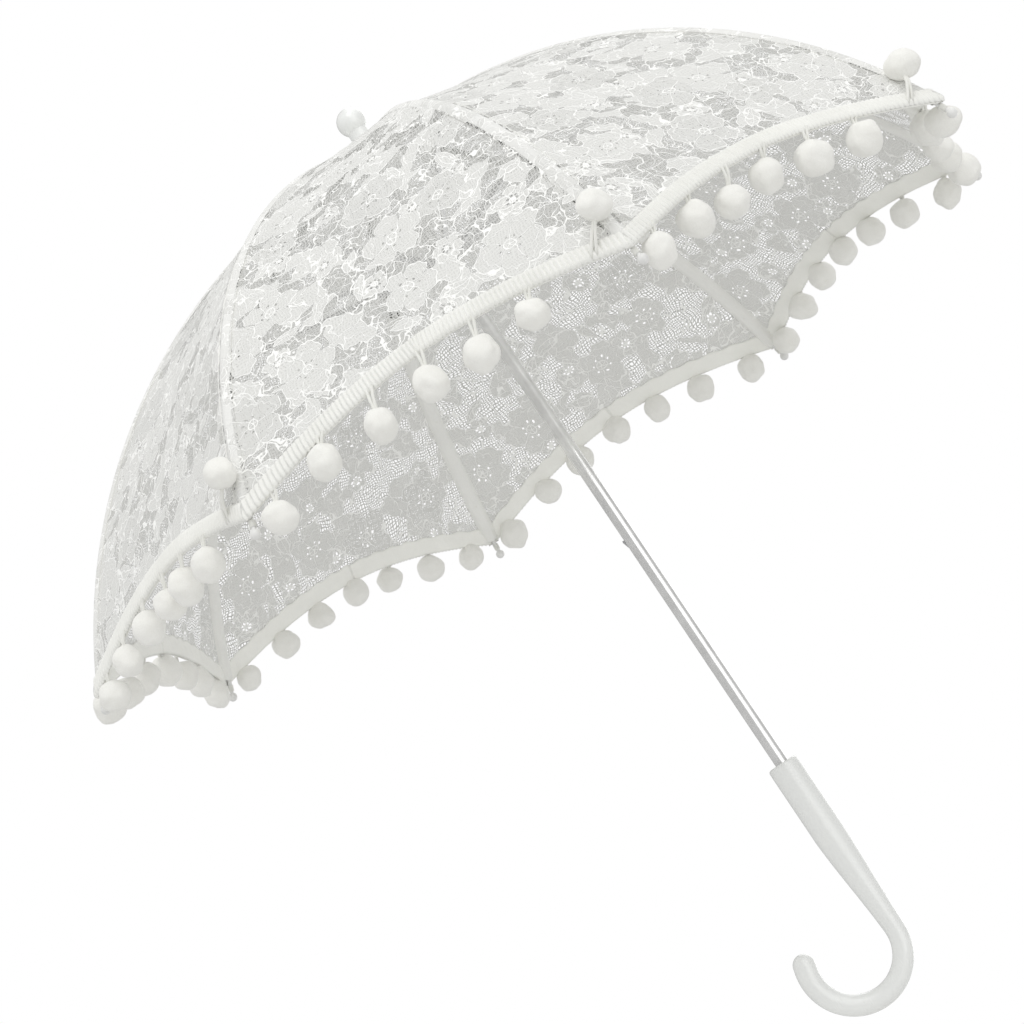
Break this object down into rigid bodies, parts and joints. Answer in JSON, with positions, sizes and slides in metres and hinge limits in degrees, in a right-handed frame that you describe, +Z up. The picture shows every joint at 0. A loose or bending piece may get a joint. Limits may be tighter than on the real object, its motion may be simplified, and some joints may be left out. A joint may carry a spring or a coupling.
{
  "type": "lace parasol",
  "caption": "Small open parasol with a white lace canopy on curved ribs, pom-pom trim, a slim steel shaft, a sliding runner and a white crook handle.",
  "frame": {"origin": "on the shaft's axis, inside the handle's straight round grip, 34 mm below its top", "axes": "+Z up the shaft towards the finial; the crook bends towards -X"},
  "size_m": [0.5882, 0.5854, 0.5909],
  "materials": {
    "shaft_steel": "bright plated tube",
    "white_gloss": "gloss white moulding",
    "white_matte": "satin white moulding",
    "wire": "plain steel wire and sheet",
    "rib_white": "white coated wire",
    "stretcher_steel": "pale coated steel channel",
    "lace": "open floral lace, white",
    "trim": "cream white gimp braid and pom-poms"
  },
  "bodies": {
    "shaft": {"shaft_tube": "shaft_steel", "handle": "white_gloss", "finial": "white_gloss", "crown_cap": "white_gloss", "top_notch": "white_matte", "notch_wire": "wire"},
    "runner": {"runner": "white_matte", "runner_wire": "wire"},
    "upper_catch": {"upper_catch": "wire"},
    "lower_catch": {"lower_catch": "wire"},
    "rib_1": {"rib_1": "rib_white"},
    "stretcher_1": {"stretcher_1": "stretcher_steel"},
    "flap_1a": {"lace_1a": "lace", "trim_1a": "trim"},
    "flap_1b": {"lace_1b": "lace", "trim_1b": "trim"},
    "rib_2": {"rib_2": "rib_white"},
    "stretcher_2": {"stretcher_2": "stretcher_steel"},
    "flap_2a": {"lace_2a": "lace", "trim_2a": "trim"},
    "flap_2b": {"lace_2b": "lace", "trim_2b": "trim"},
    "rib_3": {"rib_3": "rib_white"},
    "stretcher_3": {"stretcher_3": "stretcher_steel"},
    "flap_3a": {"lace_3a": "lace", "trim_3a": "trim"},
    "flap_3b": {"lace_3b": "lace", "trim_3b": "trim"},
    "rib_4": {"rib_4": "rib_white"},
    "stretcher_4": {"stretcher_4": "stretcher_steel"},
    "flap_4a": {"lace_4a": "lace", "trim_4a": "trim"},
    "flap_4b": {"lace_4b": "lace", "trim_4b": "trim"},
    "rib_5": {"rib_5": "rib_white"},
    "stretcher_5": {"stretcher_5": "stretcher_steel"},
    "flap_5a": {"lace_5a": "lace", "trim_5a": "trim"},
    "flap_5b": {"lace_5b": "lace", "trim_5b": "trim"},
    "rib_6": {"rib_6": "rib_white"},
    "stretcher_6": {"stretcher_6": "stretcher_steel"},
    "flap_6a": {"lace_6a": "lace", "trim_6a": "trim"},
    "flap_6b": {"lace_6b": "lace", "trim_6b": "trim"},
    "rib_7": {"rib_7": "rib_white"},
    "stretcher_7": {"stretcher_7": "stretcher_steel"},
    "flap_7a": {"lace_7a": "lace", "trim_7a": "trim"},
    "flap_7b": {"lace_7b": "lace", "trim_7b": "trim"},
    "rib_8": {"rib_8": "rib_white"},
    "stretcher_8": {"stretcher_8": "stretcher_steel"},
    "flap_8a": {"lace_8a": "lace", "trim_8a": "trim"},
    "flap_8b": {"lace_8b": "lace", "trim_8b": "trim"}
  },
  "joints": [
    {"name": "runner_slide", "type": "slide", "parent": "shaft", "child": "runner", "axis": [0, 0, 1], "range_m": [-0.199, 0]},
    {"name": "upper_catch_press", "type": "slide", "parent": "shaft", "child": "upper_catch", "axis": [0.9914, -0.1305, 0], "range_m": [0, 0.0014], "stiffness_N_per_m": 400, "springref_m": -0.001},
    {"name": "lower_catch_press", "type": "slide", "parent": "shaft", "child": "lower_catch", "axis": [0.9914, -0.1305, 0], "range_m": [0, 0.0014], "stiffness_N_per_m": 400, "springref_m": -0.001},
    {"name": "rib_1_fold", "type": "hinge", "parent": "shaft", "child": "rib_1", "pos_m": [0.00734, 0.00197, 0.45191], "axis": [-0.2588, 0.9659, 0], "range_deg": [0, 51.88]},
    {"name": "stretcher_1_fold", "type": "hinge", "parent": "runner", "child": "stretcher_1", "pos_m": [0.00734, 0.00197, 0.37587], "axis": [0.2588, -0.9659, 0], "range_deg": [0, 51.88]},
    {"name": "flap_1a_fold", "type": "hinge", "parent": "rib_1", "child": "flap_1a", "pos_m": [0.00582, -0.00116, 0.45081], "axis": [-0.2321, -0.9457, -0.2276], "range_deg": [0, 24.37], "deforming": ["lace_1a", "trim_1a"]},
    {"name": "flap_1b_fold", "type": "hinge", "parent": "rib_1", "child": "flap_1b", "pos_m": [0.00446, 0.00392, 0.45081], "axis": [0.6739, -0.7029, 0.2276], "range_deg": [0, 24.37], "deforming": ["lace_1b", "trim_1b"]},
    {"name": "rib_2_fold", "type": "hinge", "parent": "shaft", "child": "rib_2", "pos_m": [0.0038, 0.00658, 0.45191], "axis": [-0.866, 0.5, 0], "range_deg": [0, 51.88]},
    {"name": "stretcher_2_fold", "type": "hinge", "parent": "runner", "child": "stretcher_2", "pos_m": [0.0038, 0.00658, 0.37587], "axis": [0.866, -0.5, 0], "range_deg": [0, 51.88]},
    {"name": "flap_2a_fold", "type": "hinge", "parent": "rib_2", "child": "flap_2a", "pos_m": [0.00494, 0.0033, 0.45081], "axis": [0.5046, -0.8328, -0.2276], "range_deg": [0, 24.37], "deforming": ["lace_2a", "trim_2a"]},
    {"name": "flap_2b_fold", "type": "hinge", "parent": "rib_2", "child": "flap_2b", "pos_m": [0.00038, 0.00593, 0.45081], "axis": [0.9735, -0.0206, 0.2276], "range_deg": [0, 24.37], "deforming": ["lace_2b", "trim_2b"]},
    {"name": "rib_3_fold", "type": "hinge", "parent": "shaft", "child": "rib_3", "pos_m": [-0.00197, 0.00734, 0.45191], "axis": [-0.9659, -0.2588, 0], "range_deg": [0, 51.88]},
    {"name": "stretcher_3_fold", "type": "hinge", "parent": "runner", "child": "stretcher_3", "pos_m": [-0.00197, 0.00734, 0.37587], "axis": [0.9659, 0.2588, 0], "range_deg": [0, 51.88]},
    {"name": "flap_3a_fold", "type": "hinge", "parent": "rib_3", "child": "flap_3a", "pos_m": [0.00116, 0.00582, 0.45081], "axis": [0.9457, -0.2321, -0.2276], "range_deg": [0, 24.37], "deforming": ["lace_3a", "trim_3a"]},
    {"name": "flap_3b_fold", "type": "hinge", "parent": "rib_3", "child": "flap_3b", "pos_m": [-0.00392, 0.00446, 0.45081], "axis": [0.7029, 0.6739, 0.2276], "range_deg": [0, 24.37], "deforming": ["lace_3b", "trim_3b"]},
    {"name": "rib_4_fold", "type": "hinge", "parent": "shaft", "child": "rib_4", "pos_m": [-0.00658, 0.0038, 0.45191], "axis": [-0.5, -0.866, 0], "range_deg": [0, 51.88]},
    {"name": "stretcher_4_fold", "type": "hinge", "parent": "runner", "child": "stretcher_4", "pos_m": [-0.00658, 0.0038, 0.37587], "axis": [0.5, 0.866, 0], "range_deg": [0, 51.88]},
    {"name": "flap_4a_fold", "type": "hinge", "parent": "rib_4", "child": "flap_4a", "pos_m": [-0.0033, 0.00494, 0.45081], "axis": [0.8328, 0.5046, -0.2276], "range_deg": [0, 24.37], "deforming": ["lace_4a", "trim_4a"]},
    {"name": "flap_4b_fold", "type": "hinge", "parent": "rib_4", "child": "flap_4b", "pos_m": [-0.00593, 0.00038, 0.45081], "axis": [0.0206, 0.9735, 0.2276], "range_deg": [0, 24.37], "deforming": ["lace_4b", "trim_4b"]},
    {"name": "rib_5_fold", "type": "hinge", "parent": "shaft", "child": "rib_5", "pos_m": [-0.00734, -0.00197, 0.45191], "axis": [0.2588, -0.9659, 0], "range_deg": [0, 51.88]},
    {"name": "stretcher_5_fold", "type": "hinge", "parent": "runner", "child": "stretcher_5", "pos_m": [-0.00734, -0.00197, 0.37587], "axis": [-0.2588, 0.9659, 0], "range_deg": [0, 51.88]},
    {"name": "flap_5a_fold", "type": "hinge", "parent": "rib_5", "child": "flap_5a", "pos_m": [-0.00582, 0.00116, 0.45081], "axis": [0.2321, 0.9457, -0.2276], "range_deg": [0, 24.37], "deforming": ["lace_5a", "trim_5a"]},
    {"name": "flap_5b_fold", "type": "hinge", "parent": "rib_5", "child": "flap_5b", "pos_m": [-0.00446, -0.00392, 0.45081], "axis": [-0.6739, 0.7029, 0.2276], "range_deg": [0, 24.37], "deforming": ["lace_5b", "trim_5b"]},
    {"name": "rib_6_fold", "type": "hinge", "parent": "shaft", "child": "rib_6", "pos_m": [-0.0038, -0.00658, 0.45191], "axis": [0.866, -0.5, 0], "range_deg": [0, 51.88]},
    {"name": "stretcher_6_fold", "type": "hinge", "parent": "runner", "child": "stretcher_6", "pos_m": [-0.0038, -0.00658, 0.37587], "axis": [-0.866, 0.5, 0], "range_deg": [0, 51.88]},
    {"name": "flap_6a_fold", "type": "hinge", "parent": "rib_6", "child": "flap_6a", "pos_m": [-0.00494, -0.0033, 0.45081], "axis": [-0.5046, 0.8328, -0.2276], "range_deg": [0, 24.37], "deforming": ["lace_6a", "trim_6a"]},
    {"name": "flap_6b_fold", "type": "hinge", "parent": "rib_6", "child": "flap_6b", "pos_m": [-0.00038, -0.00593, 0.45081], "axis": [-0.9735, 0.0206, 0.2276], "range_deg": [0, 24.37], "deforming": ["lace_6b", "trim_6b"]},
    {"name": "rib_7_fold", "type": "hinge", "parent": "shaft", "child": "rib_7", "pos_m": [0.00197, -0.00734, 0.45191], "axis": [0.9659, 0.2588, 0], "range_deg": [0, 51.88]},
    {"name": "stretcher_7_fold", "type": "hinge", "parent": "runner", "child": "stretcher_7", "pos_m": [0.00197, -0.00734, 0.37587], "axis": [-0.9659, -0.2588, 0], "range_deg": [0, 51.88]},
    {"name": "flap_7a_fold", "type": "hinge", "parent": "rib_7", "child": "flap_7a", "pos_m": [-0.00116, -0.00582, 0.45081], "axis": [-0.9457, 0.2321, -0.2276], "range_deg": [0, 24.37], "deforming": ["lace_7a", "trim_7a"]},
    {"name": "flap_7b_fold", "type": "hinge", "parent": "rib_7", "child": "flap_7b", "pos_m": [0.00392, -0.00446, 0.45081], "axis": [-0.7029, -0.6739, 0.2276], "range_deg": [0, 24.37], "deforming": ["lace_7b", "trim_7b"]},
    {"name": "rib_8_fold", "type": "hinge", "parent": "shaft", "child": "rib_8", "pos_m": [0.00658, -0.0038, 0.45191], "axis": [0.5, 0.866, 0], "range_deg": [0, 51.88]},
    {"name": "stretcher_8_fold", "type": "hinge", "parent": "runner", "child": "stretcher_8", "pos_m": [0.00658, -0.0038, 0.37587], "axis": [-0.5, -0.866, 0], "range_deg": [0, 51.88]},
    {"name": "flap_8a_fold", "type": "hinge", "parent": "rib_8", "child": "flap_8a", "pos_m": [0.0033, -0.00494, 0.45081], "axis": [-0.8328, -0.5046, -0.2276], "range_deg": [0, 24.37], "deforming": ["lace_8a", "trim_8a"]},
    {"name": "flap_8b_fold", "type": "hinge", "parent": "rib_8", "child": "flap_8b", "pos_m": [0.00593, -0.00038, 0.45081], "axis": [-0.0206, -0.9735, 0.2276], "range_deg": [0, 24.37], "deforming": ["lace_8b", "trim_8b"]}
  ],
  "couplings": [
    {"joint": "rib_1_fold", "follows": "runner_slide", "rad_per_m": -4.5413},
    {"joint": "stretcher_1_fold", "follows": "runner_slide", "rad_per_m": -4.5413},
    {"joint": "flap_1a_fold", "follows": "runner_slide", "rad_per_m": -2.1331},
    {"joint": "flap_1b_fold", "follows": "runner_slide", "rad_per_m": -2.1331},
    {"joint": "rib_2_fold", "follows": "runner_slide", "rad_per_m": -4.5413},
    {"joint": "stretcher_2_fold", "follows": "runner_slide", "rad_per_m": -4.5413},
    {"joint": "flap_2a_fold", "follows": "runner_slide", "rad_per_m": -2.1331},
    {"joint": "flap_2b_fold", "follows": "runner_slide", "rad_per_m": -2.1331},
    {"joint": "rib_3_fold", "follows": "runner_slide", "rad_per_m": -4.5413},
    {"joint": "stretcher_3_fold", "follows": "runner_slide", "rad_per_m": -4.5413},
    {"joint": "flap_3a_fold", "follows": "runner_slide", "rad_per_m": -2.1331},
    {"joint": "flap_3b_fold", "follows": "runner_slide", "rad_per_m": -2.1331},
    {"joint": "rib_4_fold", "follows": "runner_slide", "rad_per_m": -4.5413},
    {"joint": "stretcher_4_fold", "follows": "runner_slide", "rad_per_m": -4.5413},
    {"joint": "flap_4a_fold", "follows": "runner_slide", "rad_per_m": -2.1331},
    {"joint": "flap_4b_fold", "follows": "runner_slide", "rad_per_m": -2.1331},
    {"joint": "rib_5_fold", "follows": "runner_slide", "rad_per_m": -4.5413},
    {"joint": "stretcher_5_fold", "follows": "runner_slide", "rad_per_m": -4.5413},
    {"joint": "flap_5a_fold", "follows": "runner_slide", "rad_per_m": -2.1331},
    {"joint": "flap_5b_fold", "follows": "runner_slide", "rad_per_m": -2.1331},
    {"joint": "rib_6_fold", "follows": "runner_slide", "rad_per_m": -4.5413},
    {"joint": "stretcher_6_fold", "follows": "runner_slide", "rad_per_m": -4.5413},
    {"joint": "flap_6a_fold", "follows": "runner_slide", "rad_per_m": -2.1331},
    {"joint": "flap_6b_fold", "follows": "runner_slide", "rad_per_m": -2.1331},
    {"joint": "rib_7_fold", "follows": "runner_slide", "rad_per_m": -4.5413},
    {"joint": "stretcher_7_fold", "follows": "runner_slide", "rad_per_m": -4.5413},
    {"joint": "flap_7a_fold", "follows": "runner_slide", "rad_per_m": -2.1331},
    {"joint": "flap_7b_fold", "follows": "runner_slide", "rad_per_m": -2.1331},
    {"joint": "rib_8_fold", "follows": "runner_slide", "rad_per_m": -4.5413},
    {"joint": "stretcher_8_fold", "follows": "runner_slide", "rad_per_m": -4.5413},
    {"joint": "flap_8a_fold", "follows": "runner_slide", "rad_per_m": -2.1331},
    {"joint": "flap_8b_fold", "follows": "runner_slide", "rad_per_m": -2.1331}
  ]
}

§ What the task asks
The answer is a single number: how many lines include the word "joints"?

§ Solution to the exercise
2